(begin)

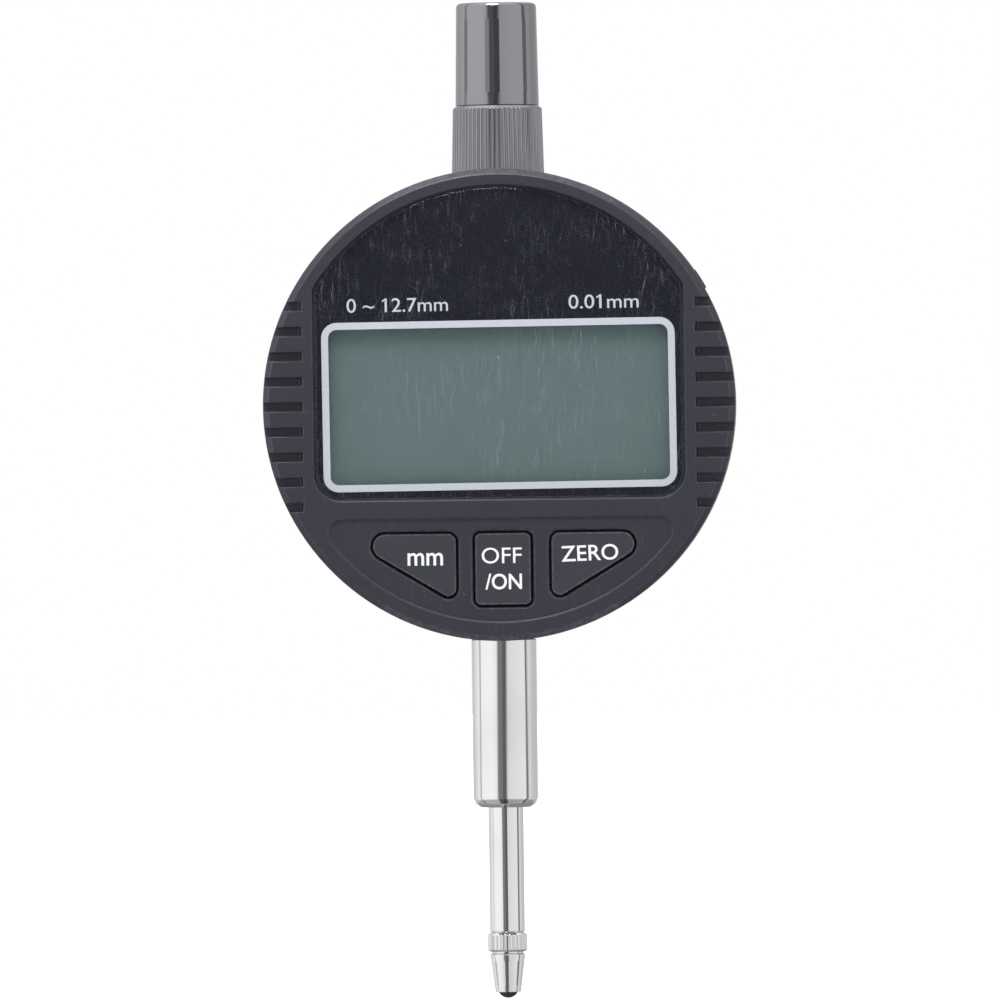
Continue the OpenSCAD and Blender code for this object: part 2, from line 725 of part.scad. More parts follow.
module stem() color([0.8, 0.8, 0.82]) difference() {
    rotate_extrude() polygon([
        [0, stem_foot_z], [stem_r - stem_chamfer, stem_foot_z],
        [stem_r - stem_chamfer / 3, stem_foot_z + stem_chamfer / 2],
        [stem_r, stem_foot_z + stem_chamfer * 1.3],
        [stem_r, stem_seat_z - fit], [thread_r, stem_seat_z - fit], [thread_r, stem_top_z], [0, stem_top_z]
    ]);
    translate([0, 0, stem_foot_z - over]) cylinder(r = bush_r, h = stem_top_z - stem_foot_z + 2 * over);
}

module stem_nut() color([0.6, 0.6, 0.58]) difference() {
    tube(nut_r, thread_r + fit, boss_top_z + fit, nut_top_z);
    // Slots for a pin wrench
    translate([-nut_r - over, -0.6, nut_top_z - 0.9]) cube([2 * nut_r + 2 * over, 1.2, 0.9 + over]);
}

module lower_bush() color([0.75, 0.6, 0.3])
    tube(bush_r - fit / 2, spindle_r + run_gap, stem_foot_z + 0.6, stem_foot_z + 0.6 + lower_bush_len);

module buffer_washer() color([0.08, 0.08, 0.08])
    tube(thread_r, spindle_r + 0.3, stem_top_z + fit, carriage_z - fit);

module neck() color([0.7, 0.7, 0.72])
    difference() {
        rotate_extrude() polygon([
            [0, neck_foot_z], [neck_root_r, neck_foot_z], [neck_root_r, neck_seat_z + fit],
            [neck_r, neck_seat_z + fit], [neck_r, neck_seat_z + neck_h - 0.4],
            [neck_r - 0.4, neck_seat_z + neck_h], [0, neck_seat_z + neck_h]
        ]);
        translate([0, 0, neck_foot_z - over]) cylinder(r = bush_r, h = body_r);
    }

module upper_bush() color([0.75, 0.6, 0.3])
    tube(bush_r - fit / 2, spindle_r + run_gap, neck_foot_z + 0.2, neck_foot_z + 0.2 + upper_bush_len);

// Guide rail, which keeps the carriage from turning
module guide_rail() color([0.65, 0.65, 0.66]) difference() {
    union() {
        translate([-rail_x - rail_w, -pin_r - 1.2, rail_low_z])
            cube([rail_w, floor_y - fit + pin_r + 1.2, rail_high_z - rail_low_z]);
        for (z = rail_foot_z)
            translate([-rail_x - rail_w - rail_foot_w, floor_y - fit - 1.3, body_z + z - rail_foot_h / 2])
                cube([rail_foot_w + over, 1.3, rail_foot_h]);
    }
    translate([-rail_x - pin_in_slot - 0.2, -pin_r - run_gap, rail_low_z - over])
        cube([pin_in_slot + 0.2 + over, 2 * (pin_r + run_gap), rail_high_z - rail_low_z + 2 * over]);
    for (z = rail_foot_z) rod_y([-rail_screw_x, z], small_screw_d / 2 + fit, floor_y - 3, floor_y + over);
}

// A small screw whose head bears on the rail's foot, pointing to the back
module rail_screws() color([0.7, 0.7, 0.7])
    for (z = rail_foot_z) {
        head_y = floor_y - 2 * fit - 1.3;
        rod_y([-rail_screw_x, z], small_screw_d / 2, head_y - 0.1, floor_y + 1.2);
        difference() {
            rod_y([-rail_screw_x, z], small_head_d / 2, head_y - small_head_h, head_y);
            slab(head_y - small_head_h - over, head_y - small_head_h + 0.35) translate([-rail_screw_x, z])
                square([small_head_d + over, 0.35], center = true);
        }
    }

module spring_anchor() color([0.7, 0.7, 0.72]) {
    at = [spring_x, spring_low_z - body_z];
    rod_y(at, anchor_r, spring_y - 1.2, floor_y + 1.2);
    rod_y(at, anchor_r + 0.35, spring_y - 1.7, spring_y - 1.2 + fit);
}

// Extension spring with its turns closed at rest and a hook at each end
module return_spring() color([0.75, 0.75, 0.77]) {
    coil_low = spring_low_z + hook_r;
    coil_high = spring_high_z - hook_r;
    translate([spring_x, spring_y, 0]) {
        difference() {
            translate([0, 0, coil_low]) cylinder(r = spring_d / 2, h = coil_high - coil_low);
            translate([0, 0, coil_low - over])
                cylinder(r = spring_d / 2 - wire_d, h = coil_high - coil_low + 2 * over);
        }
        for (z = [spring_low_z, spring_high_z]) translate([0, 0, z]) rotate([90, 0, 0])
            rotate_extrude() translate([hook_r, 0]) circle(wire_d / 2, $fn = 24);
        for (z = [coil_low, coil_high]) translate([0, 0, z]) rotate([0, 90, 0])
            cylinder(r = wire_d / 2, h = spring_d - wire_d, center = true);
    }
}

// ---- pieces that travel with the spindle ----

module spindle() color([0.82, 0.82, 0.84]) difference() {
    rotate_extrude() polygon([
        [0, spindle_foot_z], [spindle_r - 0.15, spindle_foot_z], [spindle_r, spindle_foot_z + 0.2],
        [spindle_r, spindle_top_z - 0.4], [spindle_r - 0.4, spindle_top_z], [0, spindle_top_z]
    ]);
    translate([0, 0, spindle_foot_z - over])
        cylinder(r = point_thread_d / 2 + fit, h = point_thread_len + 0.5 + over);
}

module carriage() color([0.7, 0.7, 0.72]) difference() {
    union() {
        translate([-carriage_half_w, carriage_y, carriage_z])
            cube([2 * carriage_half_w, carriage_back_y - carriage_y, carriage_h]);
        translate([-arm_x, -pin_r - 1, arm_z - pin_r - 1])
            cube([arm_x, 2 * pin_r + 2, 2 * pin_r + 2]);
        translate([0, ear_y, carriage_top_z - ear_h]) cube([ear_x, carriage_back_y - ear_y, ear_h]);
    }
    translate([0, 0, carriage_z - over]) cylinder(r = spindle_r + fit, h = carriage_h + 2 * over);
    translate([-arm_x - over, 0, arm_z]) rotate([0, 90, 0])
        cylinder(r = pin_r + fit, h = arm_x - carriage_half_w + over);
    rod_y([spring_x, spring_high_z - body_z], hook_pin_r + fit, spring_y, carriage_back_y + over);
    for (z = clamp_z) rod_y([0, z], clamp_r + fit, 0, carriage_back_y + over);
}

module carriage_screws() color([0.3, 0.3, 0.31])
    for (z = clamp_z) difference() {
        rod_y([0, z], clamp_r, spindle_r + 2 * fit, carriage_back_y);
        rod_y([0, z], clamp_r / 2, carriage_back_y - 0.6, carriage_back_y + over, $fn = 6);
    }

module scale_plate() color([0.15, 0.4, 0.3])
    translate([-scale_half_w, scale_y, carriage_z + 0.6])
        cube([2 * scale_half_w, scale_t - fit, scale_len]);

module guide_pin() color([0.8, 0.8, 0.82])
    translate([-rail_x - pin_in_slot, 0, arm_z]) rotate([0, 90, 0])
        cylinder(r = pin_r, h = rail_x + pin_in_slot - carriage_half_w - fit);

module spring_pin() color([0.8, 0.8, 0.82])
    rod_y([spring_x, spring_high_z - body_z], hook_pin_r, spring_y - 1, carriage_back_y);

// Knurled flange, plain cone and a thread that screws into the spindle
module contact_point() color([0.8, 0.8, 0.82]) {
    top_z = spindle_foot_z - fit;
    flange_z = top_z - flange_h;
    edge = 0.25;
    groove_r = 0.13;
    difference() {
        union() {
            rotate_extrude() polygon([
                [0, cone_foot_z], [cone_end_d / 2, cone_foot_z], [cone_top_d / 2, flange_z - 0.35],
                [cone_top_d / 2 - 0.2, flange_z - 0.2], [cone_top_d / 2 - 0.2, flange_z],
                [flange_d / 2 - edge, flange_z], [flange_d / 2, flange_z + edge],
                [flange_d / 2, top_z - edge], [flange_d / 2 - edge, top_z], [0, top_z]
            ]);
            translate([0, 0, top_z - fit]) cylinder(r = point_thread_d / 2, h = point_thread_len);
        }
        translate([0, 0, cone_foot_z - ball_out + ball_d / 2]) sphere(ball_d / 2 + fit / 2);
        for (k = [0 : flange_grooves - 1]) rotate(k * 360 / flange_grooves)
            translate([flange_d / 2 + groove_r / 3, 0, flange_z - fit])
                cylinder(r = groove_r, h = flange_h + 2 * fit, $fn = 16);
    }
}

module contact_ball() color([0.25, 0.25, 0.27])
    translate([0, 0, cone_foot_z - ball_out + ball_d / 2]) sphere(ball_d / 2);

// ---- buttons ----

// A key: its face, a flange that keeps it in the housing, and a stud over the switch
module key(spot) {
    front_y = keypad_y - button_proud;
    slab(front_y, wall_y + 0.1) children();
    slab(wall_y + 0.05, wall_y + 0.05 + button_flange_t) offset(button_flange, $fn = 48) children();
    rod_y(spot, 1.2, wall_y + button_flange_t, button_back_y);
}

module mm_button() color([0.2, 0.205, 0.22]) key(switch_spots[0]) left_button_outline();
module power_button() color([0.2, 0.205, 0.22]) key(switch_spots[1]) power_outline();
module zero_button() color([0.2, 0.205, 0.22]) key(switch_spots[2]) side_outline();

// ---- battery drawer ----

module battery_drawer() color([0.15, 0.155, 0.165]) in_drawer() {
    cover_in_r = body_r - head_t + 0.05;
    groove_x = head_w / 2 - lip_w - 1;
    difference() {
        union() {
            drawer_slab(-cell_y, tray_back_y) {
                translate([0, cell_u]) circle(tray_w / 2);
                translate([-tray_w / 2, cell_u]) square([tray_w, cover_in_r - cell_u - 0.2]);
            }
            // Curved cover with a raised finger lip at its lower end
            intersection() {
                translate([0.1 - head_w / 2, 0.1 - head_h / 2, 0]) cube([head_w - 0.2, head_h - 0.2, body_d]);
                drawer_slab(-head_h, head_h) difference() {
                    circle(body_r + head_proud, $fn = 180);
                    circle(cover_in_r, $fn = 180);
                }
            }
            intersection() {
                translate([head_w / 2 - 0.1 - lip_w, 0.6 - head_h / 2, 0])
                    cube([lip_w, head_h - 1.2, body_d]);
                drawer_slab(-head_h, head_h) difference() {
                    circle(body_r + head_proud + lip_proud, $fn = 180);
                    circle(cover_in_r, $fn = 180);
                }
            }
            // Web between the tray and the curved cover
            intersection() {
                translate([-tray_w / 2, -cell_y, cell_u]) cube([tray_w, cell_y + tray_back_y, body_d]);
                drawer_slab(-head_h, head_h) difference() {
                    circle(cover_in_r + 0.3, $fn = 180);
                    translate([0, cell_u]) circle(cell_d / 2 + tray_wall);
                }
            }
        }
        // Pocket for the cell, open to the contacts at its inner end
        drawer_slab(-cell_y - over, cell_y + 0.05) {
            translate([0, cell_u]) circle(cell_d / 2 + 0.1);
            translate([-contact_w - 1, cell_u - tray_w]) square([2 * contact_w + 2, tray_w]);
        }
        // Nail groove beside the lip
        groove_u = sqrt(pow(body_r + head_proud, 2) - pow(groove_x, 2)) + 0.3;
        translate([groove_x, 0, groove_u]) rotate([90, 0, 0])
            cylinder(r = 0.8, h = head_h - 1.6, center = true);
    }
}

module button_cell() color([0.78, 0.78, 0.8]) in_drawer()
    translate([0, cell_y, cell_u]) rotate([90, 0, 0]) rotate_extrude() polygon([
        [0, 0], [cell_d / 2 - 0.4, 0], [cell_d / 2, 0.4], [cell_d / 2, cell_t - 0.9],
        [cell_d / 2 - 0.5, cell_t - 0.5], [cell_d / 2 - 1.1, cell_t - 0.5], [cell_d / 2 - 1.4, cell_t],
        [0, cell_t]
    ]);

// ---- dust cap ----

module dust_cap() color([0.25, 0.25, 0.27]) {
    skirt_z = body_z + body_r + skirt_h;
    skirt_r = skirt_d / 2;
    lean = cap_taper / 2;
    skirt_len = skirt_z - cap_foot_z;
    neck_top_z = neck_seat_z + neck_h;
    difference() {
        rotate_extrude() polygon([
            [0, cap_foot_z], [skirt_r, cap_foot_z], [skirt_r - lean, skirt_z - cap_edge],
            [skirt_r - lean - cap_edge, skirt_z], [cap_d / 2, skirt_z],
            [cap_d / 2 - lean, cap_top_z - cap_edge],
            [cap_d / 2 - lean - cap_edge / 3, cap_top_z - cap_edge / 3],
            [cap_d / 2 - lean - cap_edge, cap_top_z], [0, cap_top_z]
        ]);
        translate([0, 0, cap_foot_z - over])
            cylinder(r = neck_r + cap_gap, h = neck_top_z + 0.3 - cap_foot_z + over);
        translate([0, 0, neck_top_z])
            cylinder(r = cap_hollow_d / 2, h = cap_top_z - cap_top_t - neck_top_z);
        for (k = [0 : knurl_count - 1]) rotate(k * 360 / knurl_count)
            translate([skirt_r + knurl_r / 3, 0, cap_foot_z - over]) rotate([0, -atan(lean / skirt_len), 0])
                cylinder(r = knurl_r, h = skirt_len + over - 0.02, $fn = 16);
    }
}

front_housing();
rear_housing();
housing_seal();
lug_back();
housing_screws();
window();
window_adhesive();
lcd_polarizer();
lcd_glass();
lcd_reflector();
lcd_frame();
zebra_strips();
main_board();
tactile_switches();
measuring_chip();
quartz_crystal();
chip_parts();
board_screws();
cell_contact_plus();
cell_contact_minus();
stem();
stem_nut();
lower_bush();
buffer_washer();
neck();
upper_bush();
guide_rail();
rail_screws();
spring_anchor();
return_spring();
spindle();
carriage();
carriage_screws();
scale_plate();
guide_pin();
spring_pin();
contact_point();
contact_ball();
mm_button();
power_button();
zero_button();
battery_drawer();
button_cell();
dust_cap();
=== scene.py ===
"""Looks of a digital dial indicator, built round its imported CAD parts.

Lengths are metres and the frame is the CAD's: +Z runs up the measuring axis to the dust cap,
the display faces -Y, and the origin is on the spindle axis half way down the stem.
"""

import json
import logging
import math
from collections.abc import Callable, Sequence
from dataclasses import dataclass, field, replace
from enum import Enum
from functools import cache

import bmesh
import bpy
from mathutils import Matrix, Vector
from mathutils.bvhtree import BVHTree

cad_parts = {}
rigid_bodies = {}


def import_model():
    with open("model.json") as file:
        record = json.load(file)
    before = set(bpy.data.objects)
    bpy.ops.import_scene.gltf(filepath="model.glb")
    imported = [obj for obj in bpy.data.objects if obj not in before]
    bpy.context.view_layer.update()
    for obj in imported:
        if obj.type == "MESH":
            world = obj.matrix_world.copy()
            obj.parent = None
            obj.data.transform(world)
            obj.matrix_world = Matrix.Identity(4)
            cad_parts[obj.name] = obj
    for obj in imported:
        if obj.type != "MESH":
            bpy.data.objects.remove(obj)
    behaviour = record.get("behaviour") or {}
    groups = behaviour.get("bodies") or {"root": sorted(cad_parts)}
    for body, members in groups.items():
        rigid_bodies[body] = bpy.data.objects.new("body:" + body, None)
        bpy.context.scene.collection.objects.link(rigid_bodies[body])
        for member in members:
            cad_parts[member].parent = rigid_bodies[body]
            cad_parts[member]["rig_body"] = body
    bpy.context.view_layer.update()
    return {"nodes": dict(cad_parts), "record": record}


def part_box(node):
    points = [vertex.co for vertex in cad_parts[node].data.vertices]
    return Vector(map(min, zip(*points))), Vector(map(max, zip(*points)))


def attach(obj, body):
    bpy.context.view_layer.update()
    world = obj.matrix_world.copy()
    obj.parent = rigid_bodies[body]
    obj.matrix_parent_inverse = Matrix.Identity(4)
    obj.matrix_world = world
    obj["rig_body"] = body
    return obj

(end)

**Exercise brief**
Repeat, character for character, the lines of the material above from the line with "obj.matrix_world = Matrix.Identity(4)" through the line with "points = [vertex.co".

**Result of the task**
            obj.matrix_world = Matrix.Identity(4)
            cad_parts[obj.name] = obj
    for obj in imported:
        if obj.type != "MESH":
            bpy.data.objects.remove(obj)
    behaviour = record.get("behaviour") or {}
    groups = behaviour.get("bodies") or {"root": sorted(cad_parts)}
    for body, members in groups.items():
        rigid_bodies[body] = bpy.data.objects.new("body:" + body, None)
        bpy.context.scene.collection.objects.link(rigid_bodies[body])
        for member in members:
            cad_parts[member].parent = rigid_bodies[body]
            cad_parts[member]["rig_body"] = body
    bpy.context.view_layer.update()
    return {"nodes": dict(cad_parts), "record": record}


def part_box(node):
    points = [vertex.co for vertex in cad_parts[node].data.vertices]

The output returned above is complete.